À l’évidence, l’énoncé de ces mesures censurées, qui visent toutes les étrangers, relèvent bien formellement d’ « un lien, même indirect » avec la question de l’immigration… Comprenne qui pourra !
Articles censurés sur le fond
D’abord, partiellement l’article 1er de la loi en ce qu’il prévoyait un débat annuel au parlement sur les orientations pluriannuelles de la politique d’immigration et d’intégration. Effectivement, on ne voit pas en effet comment une loi non constitutionnelle pourrait lier le Parlement pour l’avenir en encadrant sa souveraineté.
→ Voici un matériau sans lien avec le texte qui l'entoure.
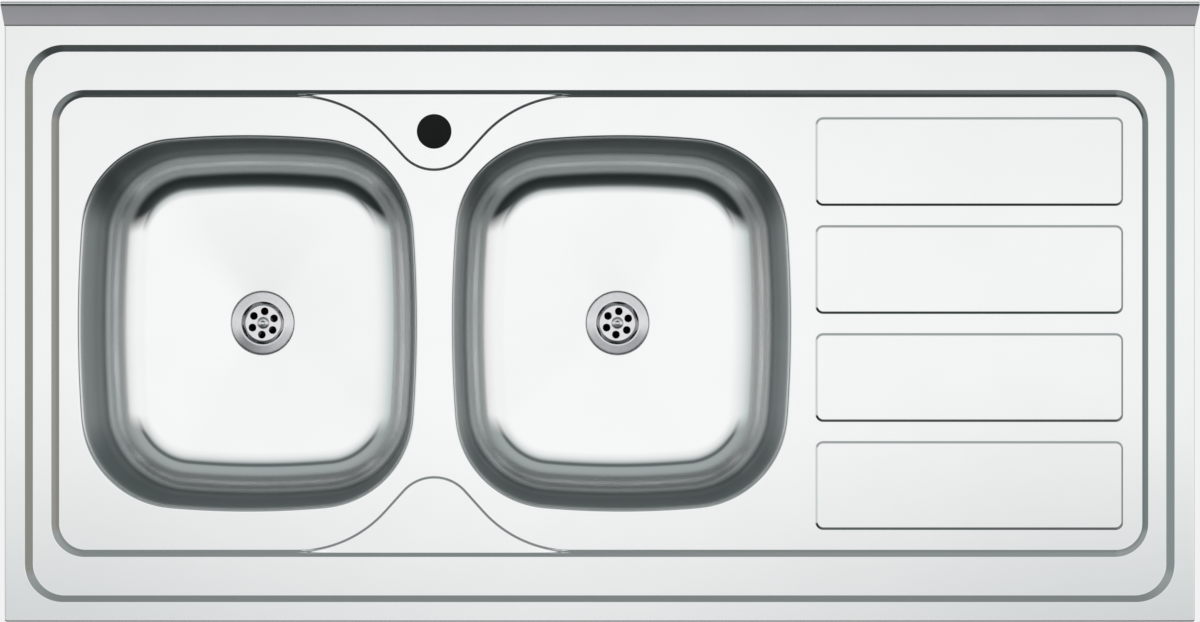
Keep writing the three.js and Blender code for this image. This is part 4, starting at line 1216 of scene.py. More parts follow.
@dataclass
class Bowl:
    """A deep drawn bowl from its flange to the conical seat of its waste, and its damping pad."""

    width: float = 345.2
    length: float = 381.0
    depth: float = 150.0
    sheet: float = 0.7
    side_bow: float = 1300.0
    end_bow: float = 880.0
    corner: float = 100.0
    roll: float = 3.0
    draft: float = 4.0
    floor_radius: float = 43.0
    flange: float = 4.0
    flange_guard: float = 0.3  # a flat strip outside the roll
    floor_fall: float = 4.0
    floor_shares: tuple[float, ...] = (0.02, 0.25, 0.5, 0.75, 0.97)  # of the way to the seat
    seat_radius: float = 34.5
    seat_ramp: float = 2.0
    seat_depth: float = 2.2
    seat_angle: float = 10.0
    seat_bend: float = 0.7
    seat_guard: float = 1.0  # a straight strip inside the seat's bend
    waste_hole: float = 52.0
    pad_thickness: float = 2.5
    pad_gap: float = 0.3
    pad_shares: tuple[float, ...] = (0.12, 0.14, 0.32, 0.52, 0.7, 0.72)  # of the way to the seat
    pad_edge: float = 0.7  # how much thinner the pad is at its edges
    bow_chords: int = 14
    corner_chords: int = 22
    roll_chords: int = 10
    wall_chords: int = 8
    foot_chords: int = 18
    seat_chords: int = 5

    def __post_init__(self) -> None:
        """Works out the seat's edge, its slope and its level under the work surface."""
        self.seat_edge = self.seat_radius - self.seat_ramp
        self.seat_slope = math.tan(math.radians(self.seat_angle))
        self.seat_level = -self.depth - self.floor_fall - self.seat_depth

    def outline(self, inset: float) -> Path:
        """Draws the bowed rim: the bows of its sides and ends, and the corners that touch both.

        Args:
            inset: How far it is moved inwards.

        Returns:
            The points anticlockwise from the right side's front end.
        """
        side_x, end_y = self.width / 2 - self.side_bow, self.length / 2 - self.end_bow
        reach_side, reach_end = self.side_bow - self.corner, self.end_bow - self.corner
        gap = math.hypot(side_x, end_y)
        along = (reach_side**2 - reach_end**2 + gap**2) / (2 * gap)
        aside = math.sqrt(reach_side**2 - along**2)
        way = Vector((-side_x, end_y)) / gap
        foot = Vector((side_x, 0)) + way * along
        offset = Vector((-way.y, way.x)) * aside
        centre = max(foot + offset, foot - offset, key=sum)
        low = math.degrees(math.atan2(centre.y, centre.x - side_x))
        high = math.degrees(math.atan2(centre.y - end_y, centre.x))
        side = arc(side_x, 0, self.side_bow - inset, -low, low, self.bow_chords)[1:-1]
        turn = arc(centre.x, centre.y, self.corner - inset, low, high, self.corner_chords)
        end = arc(0, end_y, self.end_bow - inset, high, 180 - high, self.bow_chords)[1:-1]
        rear = [*turn, *end, *self.mirrored(turn, -1, 1)]
        return [*side, *rear, *self.mirrored(side, -1, 1), *self.mirrored(rear, 1, -1)]

    def mirrored(self, part: Path, x: int, y: int) -> Path:
        """A part of the outline with its sides or ends swapped by signs, still anticlockwise."""
        return [point * Vector((x, y, 1)) for point in reversed(part)]

    def section(self) -> Profile:
        """Draws the wall's section.

        Returns:
            The inset and the height of each point, from the flange to the foot of the wall.
        """
        steep, floor = math.radians(90 - self.draft), self.floor_radius
        roll = [steep * i / self.roll_chords for i in range(self.roll_chords + 1)]
        made = [(-self.flange, 0.0), (-self.flange_guard, 0.0)]
        made += [(self.roll * math.sin(a), self.roll * (math.cos(a) - 1)) for a in roll]
        start = Vector(made[-1])
        wall_end = floor * (1 - math.cos(steep)) - self.depth
        floor_inset = start.x + (start.y - wall_end) / math.tan(steep) + floor * math.sin(steep)
        sweep = [steep * (1 - i / self.foot_chords) for i in range(self.foot_chords + 1)]
        foot = [
            (floor_inset - floor * math.sin(a), floor * (1 - math.cos(a)) - self.depth) for a in sweep
        ]
        end = Vector(foot[0])
        wall = [tuple(start.lerp(end, i / self.wall_chords)) for i in range(1, self.wall_chords)]
        return made + wall + foot

    def floor_outline(self, share: float) -> Path:
        """The floor's outline part of the way from the foot of the walls to the round seat."""
        foot = self.outline(self.section()[-1][0])
        return between(foot, [p.normalized() * self.seat_radius for p in foot], share)

    def floor_level(self, share: float) -> float:
        """The floor's height at a share of the way to the waste."""
        return -self.depth - self.floor_fall * share

    def cone_level(self, radius: float) -> float:
        """The conical seat's height at a radius, over its outer edge."""
        return (radius - self.seat_edge) * self.seat_slope

    def build(self, shop: Workshop, side: str, at: Vector) -> None:
        """Draws the bowl's sheet and its damping pad and delivers both.

        Args:
            shop: The workshop.
            side: Left or right, as in the nodes' names.
            at: The bowl's middle at the level of the work surface.
        """
        rows = [at_height(self.outline(inset), height) for inset, height in self.section()]
        rows += [at_height(self.floor_outline(s), self.floor_level(s)) for s in self.floor_shares]
        spokes = [p.normalized() for p in self.floor_outline(1)]
        bend = press_profile(self.seat_ramp, self.seat_depth, self.seat_bend, self.seat_chords)
        seat = [
            (self.seat_radius - self.seat_ramp * plan, self.floor_level(1) - self.seat_depth * share)
            for plan, share in bend
        ]
        for radius in (self.seat_edge - self.seat_guard, self.waste_hole / 2):
            seat.append((radius, self.seat_level + self.cone_level(radius)))
        rows += [at_height([spoke * radius for spoke in spokes], level) for radius, level in seat]
        drawing = Sheet()
        drawing.draw(rows)
        shop.deliver(f"{side}_bowl_shell", drawing.thicken(self.sheet), DRAWN_STEEL, f"{side}_bowl", at)
        shop.deliver(f"{side}_damping_sheet", self.pad(), BITUMEN, f"{side}_bowl_damping_pad", at)

    def pad(self) -> Sheet:
        """Draws the damping sheet under the floor, with its edges pressed thinner all round.

        Returns:
            The closed skin.
        """
        top = -self.sheet - self.pad_gap
        upper = [at_height(self.floor_outline(s), self.floor_level(s) + top) for s in self.pad_shares]
        lower = [shifted(row, z=-self.pad_thickness) for row in reversed(upper)]
        lower[0], lower[-1] = shifted(lower[0], z=self.pad_edge), shifted(lower[-1], z=self.pad_edge)
        return Sheet().draw_round(upper + lower)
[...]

En revanche, le Conseil a injustement censuré l’article 38 de la loi autorisant le relevé des empreintes digitales et prises de photographie d’un étranger sans son consentement. Pour ce faire, il vise les articles 2, 4 et 9 de la déclaration des droits de l’homme et du citoyen de 1789, vagues à souhait ; l’article 2 légitime même la « résistance à l’oppression » (qui n’a pas été reconnue aux Gilets jaunes), proclamant ainsi la victoire de la force sur le droit ! L’article 9 porte sur la présomption d’innocence, bien sûr hors de propos ici, puisqu’il s’agit de mesures de sûreté et de police.
Le Conseil Constitutionnel, pilier du gouvernement des juges
L’État de droit et l’arbitraire du juge
On nous dit que le Conseil constitutionnel juge en droit. Oui et non…
Oui, dans la mesure où, depuis 1971, il invente le droit de façon arbitraire, à la manière de la Cour suprême des États-Unis. Non dans la mesure où cette institution politique, composée de personnes non élues, désignées par des politiques, recycle volontiers des politiciens sur le retour, tels Laurent Fabius ou Alain Juppé. Juges de rencontre qui n’ont ni forcément les compétences requises ni surtout l’équanimité des sages qu’ils ne sont pas du tout. Un recrutement par tirage au sort, hors du monde politique serait, à tout le moins, préférable.
Depuis 2008 et les réformes constitutionnelles de Sarkozy, le Conseil constitutionnel peut annuler des lois même antérieures, sur des recours individuels au moyen de la Question prioritaire de constitutionnalité (QPC)… Il s’agit encore et toujours d’un alignement sur les institutions américaines et la doctrine allemande du XIXème siècle dite de l’État de droit (Rechtsstaat). Nous avons connu cela avant la lettre, avec les parlements de l’Ancien Régime, et ça s’est très mal terminé…
« [Étaient] coupables de forfaiture et puni … les juges … qui [s’étaient] immiscés dans l’exercice du pouvoir législatif … » : c’était tout de même mieux, le droit français, et moins arbitraire que l’État de droit ! C’était la belle époque de la séparation des pouvoirs et de notre indépendance.